Trichothecenes are mycotoxins produced by molds that frequently contaminate stores of grain products. This makes trichothecene contamination a significant public health problem, and many areas have strict limits on permitted trichothecene content. For example, in the European Union, only .025 ppm of T-2 toxin is permissible in bakery products intended for human consumption. The molds that can produce trichothecenes grow well in dark, temperate places with high moisture content. Therefore, one of the best ways to prevent trichothecene contamination in food products is to store the resources in the proper conditions to prevent the growth of molds. For example, it is generally advised to only store grains in areas with a moisture content of less than 15%. However, if an area has already been contaminated with trichothecene toxins, there are a variety of possible decontamination strategies to prevent further exposure. Treatment with 1% sodium hypochlorite (NaOCl) in 0.1M sodium hydroxide (NaOH) for 4–5 hours has been shown to inhibit the biological activity of T-2 toxin. Incubation with aqueous ozone at approximately 25 ppm has also been shown to degrade a variety of trichothecenes through a mechanism involving oxidation of the 9, 10 carbon double bond. UV exposure has also been shown to be effective under the right conditions.

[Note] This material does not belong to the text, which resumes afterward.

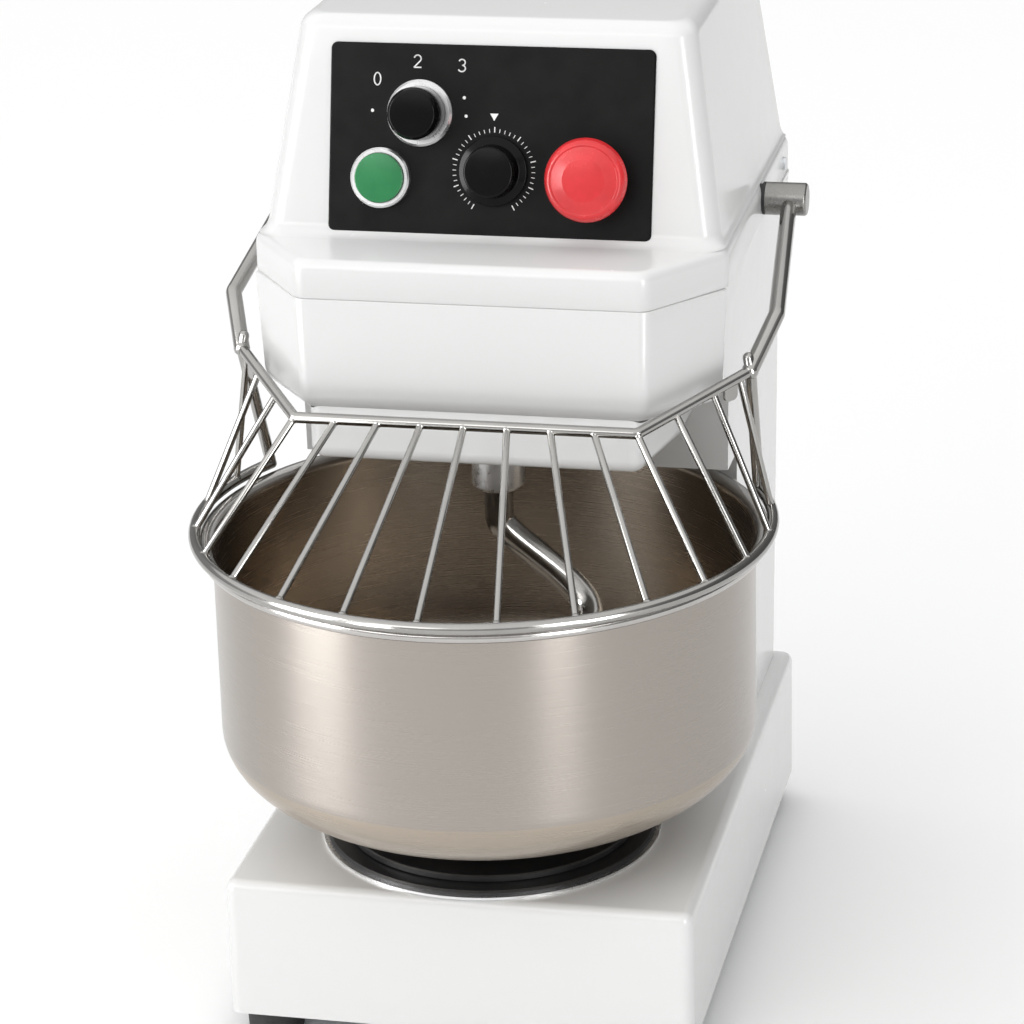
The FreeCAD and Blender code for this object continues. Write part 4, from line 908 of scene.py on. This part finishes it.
def make_print():
    """White marks: the timer's scale, a pointer above it, and plain marks round the selector."""
    scale = Shape()
    centre = Vector((*TIMER_UV, 0))
    for index in range(SCALE_TICKS + 1):
        angle = math.radians(SCALE_FIRST + SCALE_SWEEP * index / SCALE_TICKS)
        across = Vector((math.cos(angle), math.sin(angle), 0))
        far, width = LONG_TICK if index % 5 == 0 else SHORT_TICK
        stroke(scale, centre + across * SCALE_INNER_R, centre + across * far, width / 2)
    slab(scale, POINTER)
    dot_angles = [2 * math.pi * k / 12 for k in range(12)]
    for x, y in DOTS:
        slab(scale, [(x + DOT_R * math.cos(angle), y + DOT_R * math.sin(angle)) for angle in dot_angles])
    scale.piece("panel_marks", PRINT, "machine", "bright_trim")

    numerals = Shape()
    for figure, (x, y) in ((figure_zero, (-77, 38.8)), (figure_two, (-50, 51)), (figure_three, (-20, 49))):
        line = [Vector((x + u, y + v, 0)) for u, v in figure()]
        for start, end in zip(line, line[1:]):
            stroke(numerals, start, end, FIGURE_STROKE / 2, 0.12)
    numerals.piece("panel_numerals", PRINT, "machine", "bright_trim")


def ellipse_line(centre, half_width, half_height, start, end, steps=14):
    """Points along an ellipse between two angles in degrees."""
    points = []
    for step in range(steps + 1):
        angle = math.radians(toward(start, end, step / steps))
        points.append((centre[0] + half_width * math.cos(angle), centre[1] + half_height * math.sin(angle)))
    return points


def figure_zero():
    """Points of the figure 0 about its middle."""
    return ellipse_line((0, 0), 2.2, 4.0, 0, 360, 28)


def figure_two():
    """Points of the figure 2."""
    return ellipse_line((0, 1.7), 2.3, 2.3, 165, -35) + [(-2.4, -4.0), (2.5, -4.0)]


def figure_three():
    """Points of the figure 3."""
    return (ellipse_line((0, 2.0), 2.1, 2.0, 155, -80)
            + ellipse_line((-0.1, -1.9), 2.4, 2.1, 80, -155))


# --- Studio ---------------------------------------------------------------------------------------
def make_floor():
    """A wide plain sheet of pale paper."""
    mesh = bpy.data.meshes.new("floor")
    reach = 14.0
    mesh.from_pydata([(-reach, -reach, 0), (reach, -reach, 0), (reach, reach, 0), (-reach, reach, 0)],
                     [], [(0, 1, 2, 3)])
    n = Nodes("floor_paper")
    n.set(Roughness=0.6)
    mesh.materials.append(n.finish(n.mixed(n.noise(1.5), (0.945, 0.945, 0.945), (0.96, 0.96, 0.96))))
    floor = bpy.data.objects.new("floor", mesh)
    bpy.context.scene.collection.objects.link(floor)


def area_light(name, place, target, size, power, shine_only=False):
    """A soft box that faces its target. A shine-only one shows in reflections and lights nothing matt."""
    light = bpy.data.lights.new(name, "AREA")
    light.shape = "RECTANGLE"
    light.size, light.size_y = size
    light.energy = power
    obj = bpy.data.objects.new(name, light)
    obj.location = place
    obj.rotation_euler = (Vector(target) - Vector(place)).to_track_quat("-Z", "Y").to_euler()
    obj.visible_diffuse = not shine_only
    obj.visible_camera = False
    bpy.context.scene.collection.objects.link(obj)
    return obj


def make_room():
    """White surroundings, brightest towards the front left and above, and dim behind."""
    world = bpy.data.worlds.new("studio")
    bpy.context.scene.world = world
    world.use_nodes = True
    tree = world.node_tree
    direction = tree.nodes.new("ShaderNodeTexCoord").outputs["Generated"]
    facing = tree.nodes.new("ShaderNodeVectorMath")
    facing.operation = "DOT_PRODUCT"
    facing.inputs[1].default_value = (-0.55, -0.7, 0.45)
    tree.links.new(direction, facing.inputs[0])
    shade = tree.nodes.new("ShaderNodeMapRange")
    shade.inputs["From Min"].default_value = -0.7
    shade.inputs["From Max"].default_value = 1.0
    shade.inputs["To Min"].default_value = 0.15
    shade.inputs["To Max"].default_value = 0.72
    tree.links.new(facing.outputs["Value"], shade.inputs["Value"])
    background = tree.nodes["Background"]
    background.inputs["Color"].default_value = (1, 1, 1, 1)
    tree.links.new(shade.outputs["Result"], background.inputs["Strength"])


def make_lights():
    """A wide even sky, a soft box in front, and strips that only show as reflections.

    Two of the strips show only in the guard's rods, and a soft box lights only the head's skirt.
    """
    middle = (0, -0.08, 0.32)
    area_light("key", (-0.9, -2.6, 2.0), middle, (1.4, 1.2), 9.5)
    area_light("left_strip", (-1.845, -1.278, 0.7), middle, (1.0, 1.9), 72, shine_only=True)
    area_light("right_strip", (1.443, -1.74, 0.7), middle, (0.55, 1.9), 25, shine_only=True)
    sun = bpy.data.lights.new("sky", "SUN")
    sun.energy = 1.9
    sun.angle = math.radians(120)
    sky = bpy.data.objects.new("sky", sun)
    sky.rotation_euler = (math.radians(6), math.radians(-8), 0)
    bpy.context.scene.collection.objects.link(sky)

    rods = bpy.data.collections.new("rods")
    for obj in bpy.context.scene.objects:
        if obj.type == "MESH" and BRIGHT.name in obj.data.materials:
            rods.objects.link(obj)
    for name, x, y in (("rod_strip_left", -0.545, -1.15), ("rod_strip_right", 0.96, -0.80)):
        strip = area_light(name, (x, y, 0.25), (0, -0.08, 0.3), (0.28, 0.9), 8, shine_only=True)
        strip.light_linking.receiver_collection = rods

    skirt = bpy.data.collections.new("skirt")
    skirt.objects.link(nodes["head_skirt"])
    fill = area_light("skirt_fill", (0.1, -1.6, 0.22), (0, -0.1, 0.4), (0.8, 0.5), 6)
    fill.visible_glossy = False
    fill.light_linking.receiver_collection = skirt


def make_camera():
    """A long lens at the front right, above the machine, rolled a little."""
    azimuth, elevation, roll = math.radians(12.8), math.radians(20.5), math.radians(-1.5)
    distance = 2.490
    target = Vector((0.0195, -0.080, 0.3494))
    right = Vector((math.cos(azimuth), math.sin(azimuth), 0))
    ahead = Vector((-math.sin(azimuth) * math.cos(elevation), math.cos(azimuth) * math.cos(elevation),
                    -math.sin(elevation)))
    up = right.cross(ahead)
    rolled_right = right * math.cos(roll) + up * math.sin(roll)
    rolled_up = up * math.cos(roll) - right * math.sin(roll)
    camera = bpy.data.cameras.new("camera")
    camera.sensor_width = 36.0
    camera.lens = 131.4
    obj = bpy.data.objects.new("camera", camera)
    turn = Matrix((rolled_right, rolled_up, -ahead)).transposed().to_4x4()
    obj.matrix_world = Matrix.Translation(target - ahead * distance) @ turn
    bpy.context.scene.collection.objects.link(obj)
    bpy.context.scene.camera = obj


paint_nodes()
make_top_cover()
make_nose()
make_bowl()
make_hook()
make_guard()
make_controls()
make_print()
make_floor()
make_room()
make_lights()
make_camera()
bpy.context.scene.view_settings.view_transform = "Standard"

Outside of the strategies for physical and chemical decontamination, advancing research in molecular genetics has also given rise to the potential of a biological decontamination approach. Many microbes, including bacteria, yeast, and fungi, have evolved enzymatic gene products which facilitate the specific and efficient degradation of trichothecene mycotoxins. Many of these enzymes specifically degrade the 12,13 carbon epoxide ring which is important for the toxicity of trichothecenes. For example, the Eubacteria strain BBSH 797 produces de-epoxidase enzymes which reduce the 12,13 carbon epoxide ring to a double bond group. These, along with other microbes expressing trichothecene detoxifying properties, can be used in feed stores to prevent to toxic effect of contaminated feed upon consumption. Furthermore, molecular cloning of the genes responsible for producing these detoxifying enzymes could be useful in producing strains of agricultural products that are resistant to trichothecene poisoning.

== Epoxy trichothecenes ==
Epoxy trichothecenes are a variation of the above, and were once explored for military use in East Germany, and possibly the whole Soviet bloc. There is no feasible treatment once symptoms of epoxithichothecene poisoning set in, though the effects can subside without leaving any permanent damage.

Any plans to use the epoxy trichothecenes as a large-scale bioweapon were abandoned. They broke down quickly in the presence of heat, UV light, and chlorine. This meant they would be ineffective or quick to remediate in open attacks or water supply poisoning, where it might be exposed to sunlight, boiled, or conditioned with chlorine.